Abstract

This chapter delineates the concept of “cartel–state conflict” and its relationship to other conflict types and the theories scholars have advanced to explain them. The militarized drug wars of Colombia, Mexico, and Rio de Janeiro have caused destruction on par with some of the most violent civil wars; the peaks of violence involved both intense fighting among cartels for turf and sustained armed confrontation between cartels and state forces. Nonetheless, cartel–state conflict and inter-cartel turf war are logically and causally distinct conflict types: each can exacerbate the other, but each can also occur in the absence of the other, or in widely differing proportions. Cartel–state conflict is also distinct from civil war, a fact which the popular “criminal insurgency” concept has obfuscated. I present a framework for analysis that distinguishes conflict types by central goals and battle aims; introduces the key logics of violence that operate within each conflict type; and discusses the (imperfect) mapping between conflict types, logics, and observed patterns of violent events, i.e., the “microdynamics of conflict.” FRAMEWORK FOR THE STUDY OF CONFLICT AND CRIMINAL VIOLENCE This chapter delineates the concept of cartel–state conflict: what it is, what it is not, and where it stands in relation to other conflict types and the theories scholars have advanced to explain them.

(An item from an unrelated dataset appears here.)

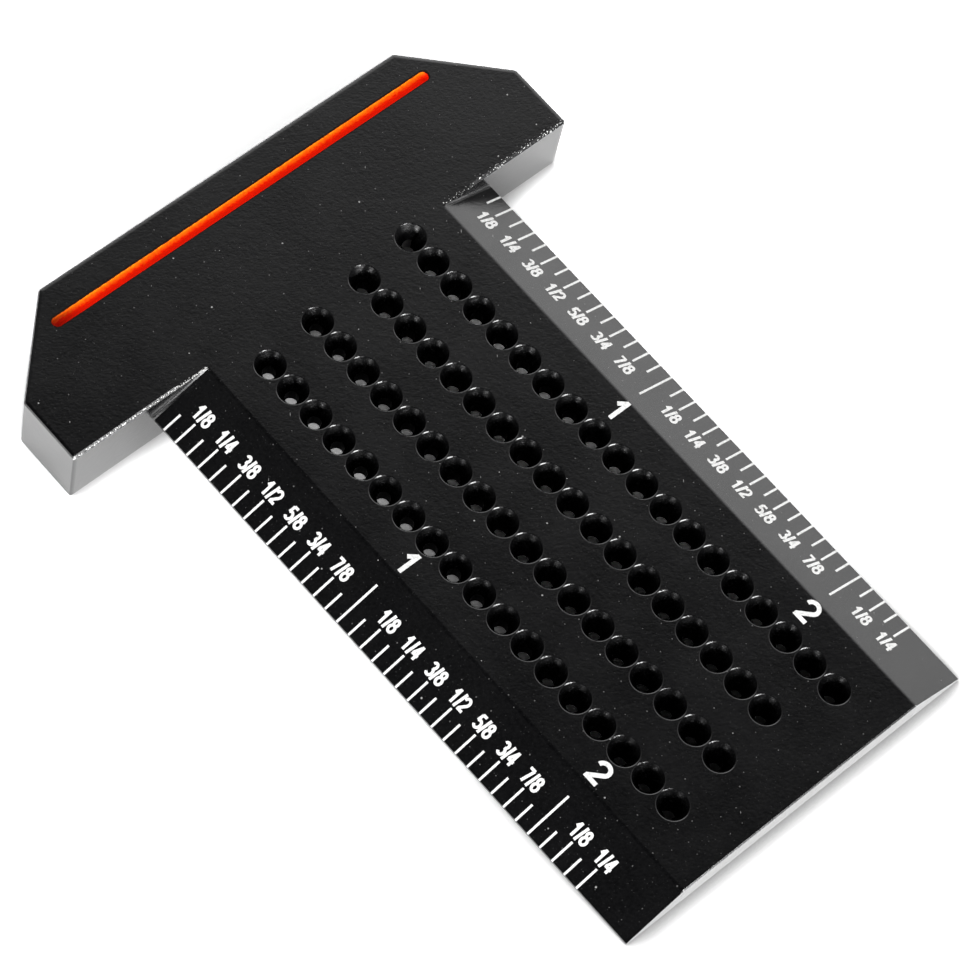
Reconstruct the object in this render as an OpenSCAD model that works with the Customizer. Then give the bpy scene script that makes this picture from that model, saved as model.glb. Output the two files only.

The study of drug war and criminal conflict in general is relatively new and under-theorized, and a dearth of clear concepts has led some scholars to conflate cartel–state conflict with other conflict types, or treat it as a mere by-product. The conceptual brush-clearing undertaken here clarifies the similarities, differences, and potential causal linkages among conflict types, setting the stage for the theory of cartel–state conflict I develop in Chapters 3 and 4 (see also Lessing 2015). In the process, I explain my analytic approach and place it within a framework for the broader study of conflict and criminal violence. The drug trade is a violent business. Though well-known, this fact is quite puzzling: trafficking is based on voluntary economic transactions, and so does not logically require violence. Extant scholarship on drug violence, focused on consumer markets in first-world settings, generally attributes such “systemic violence” to a lack of enforceable contracts and property rights (Goldstein 1985; Skaperdas 2001).